**Exercise brief**
Beginning at the first line of the data, print each line exactly, stopping after the line that contains "by two rivets.".

**Data block**
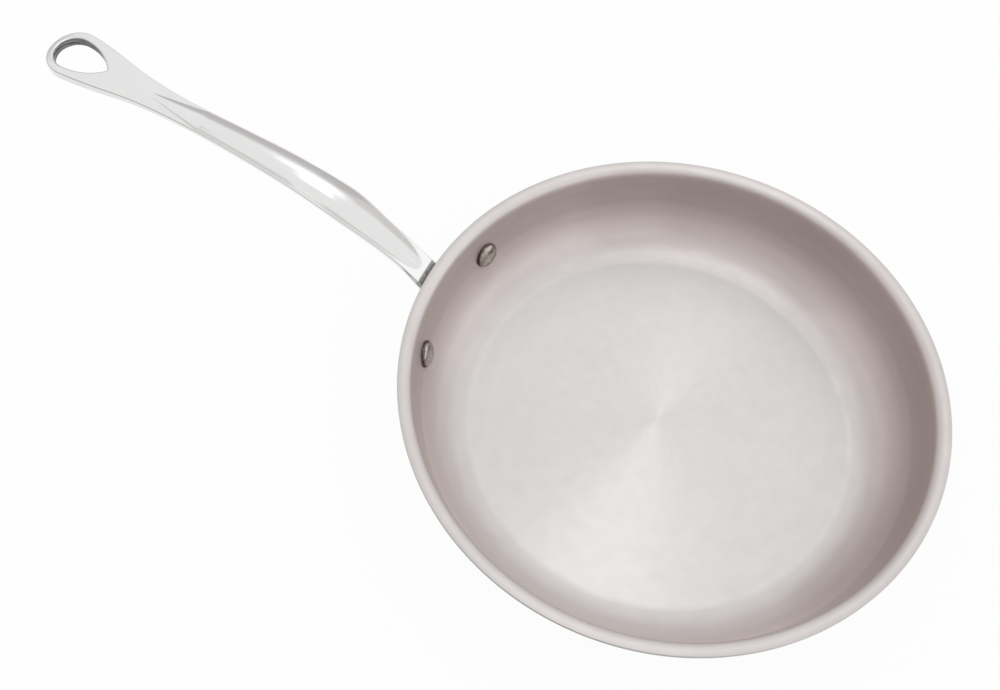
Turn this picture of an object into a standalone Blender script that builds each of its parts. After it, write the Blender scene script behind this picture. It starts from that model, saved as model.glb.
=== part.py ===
"""Frying pan: a pressed three-ply body and a cast handle held by two rivets.

Metres, +Z up. The origin is the centre of the pan's flat underside, and the
handle points along +X. The pan is symmetric about the plane Y = 0.
"""

import math
from collections import namedtuple

import bmesh
import bpy
from mathutils import Matrix, Vector

PAN_NAME = "frying_pan"

# Pan body, measured on the cooking side
RIM_RADIUS = 0.134
RIM_HEIGHT = 0.0494
CORNER_RADIUS = 0.0252
WALL_ANGLE = math.radians(79.5)
LIP_ANGLE = math.radians(8.0)
LIP_FLAT = 0.0025
LIP_BEND = 0.0037

# Laminate, from the cooking side outward
COOKING_PLY = 0.0004
CORE_PLY = 0.0012
OUTER_PLY = 0.0004
BOND_LINE = 0.00005

# Rivets
RIVET_SPACING = 0.0688
RIVET_DROP = 0.0195
RIVET_HEAD_RADIUS = 0.0070
RIVET_HEAD_HEIGHT = 0.0029
RIVET_SHANK_RADIUS = 0.0032
RIVET_TAIL_RADIUS = 0.0052
RIVET_TAIL_HEIGHT = 0.0022
RIVET_HOLE_CLEARANCE = 0.0003
RIVET_SEAT_GAP = 0.0002

# Saddle of the handle, the curved plate that lies on the pan's wall
SADDLE_GAP = 0.0003
SADDLE_THICKNESS = 0.0032
SADDLE_LOBE_RADIUS = 0.0100
SADDLE_EDGE_ROUND = 0.0008
SADDLE_LIP_GAP = 0.0008
SADDLE_BELLY = 0.0016
SADDLE_SHOULDER = 0.0085
SADDLE_FILLET = 0.0065
SADDLE_LOBE_SWEEP = math.radians(100.0)
SADDLE_NECK_DIP = 0.6
SADDLE_FLANK_SAG = 0.65

# Grip of the handle, with the height of its crest below the rim at the root
# and above it at the eye, its half width where a hand holds it, and its depth
# at the root
GRIP_START = 0.0030
ROOT_DROP = 0.0014
EYE_RISE = 0.0597
GRIP_HALF_WIDTH = 0.0100
GRIP_DEPTH = 0.0110
EYE_SIDE_HEIGHT = 0.0036
ROOT_SPREAD = 0.0010
EYE_REACH = 0.2002
END_SLOPE = math.radians(2.0)
EYE_RADIUS = 0.0099
EYE_POINT = 0.0183
EYE_SIDE_WALL = 0.0044
EYE_END_WALL = 0.0032
SCOOP_START = 0.0073
SCOOP_ROUND = 0.0240
SCOOP_EYE_GAP = 0.0209
SCOOP_TAPER = 0.0330
SCOOP_RATIO = 0.42
SCOOP_RIM = 0.0012
SCOOP_LEAST = 0.25

# Shape of the grip at shares of its length: how much of the climb from the
# root to the eye its crest has done, its half width, its depth below the
# crest, the height of its straight side and how far that side spreads, each
# as a share of the size named above, and the squareness of its underside
Section = namedtuple("Section", "place crest half_width depth side spread squareness")
GRIP_SHAPE = (
    Section(0.0, 0.0, 0.77, 1.0, 0.44, 1.0, 2.0),
    Section(0.046, 0.133, 0.78, 0.864, 0.33, 0.2, 2.0),
    Section(0.117, 0.294, 0.84, 0.818, 0.33, 0.0, 2.0),
    Section(0.213, 0.482, 1.0, 0.8, 0.28, 0.0, 2.0),
    Section(0.345, 0.637, 0.925, 0.764, 0.28, 0.0, 2.0),
    Section(0.522, 0.753, 0.775, 0.709, 0.28, 0.0, 2.0),
    Section(0.674, 0.826, 0.705, 0.636, 0.33, 0.0, 2.2),
    Section(0.801, 0.895, 0.85, 0.582, 0.5, 0.0, 2.8),
    Section(0.923, 0.964, 1.27, 0.527, 0.89, 0.0, 4.0),
    Section(1.0, 1.0, 1.43, 0.509, 1.0, 0.0, 4.5),
)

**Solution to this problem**
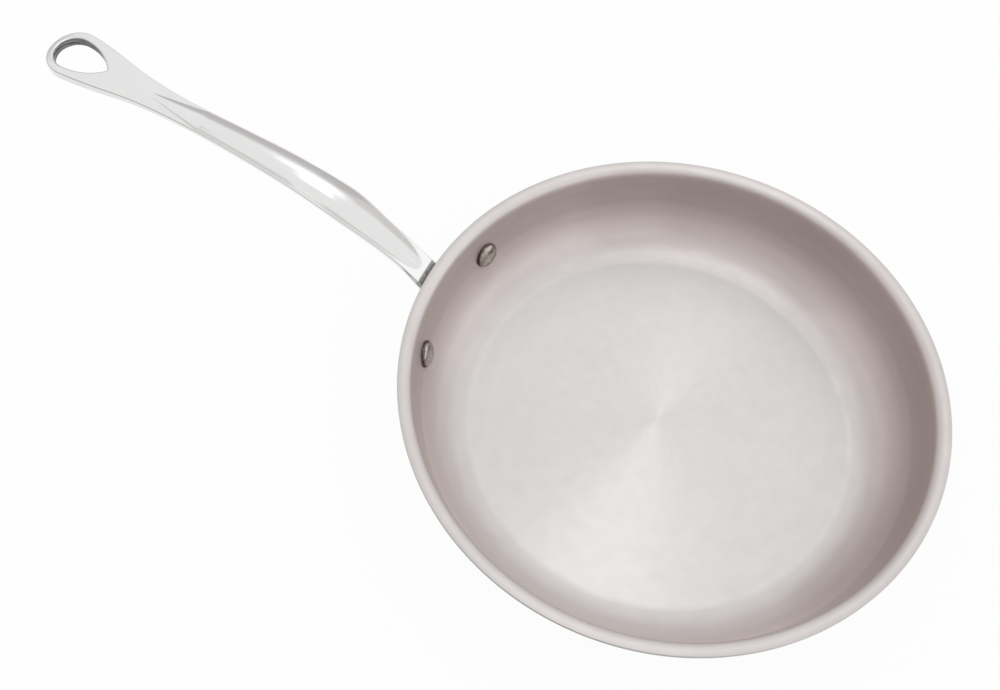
Turn this picture of an object into a standalone Blender script that builds each of its parts. After it, write the Blender scene script behind this picture. It starts from that model, saved as model.glb.
=== part.py ===
"""Frying pan: a pressed three-ply body and a cast handle held by two rivets.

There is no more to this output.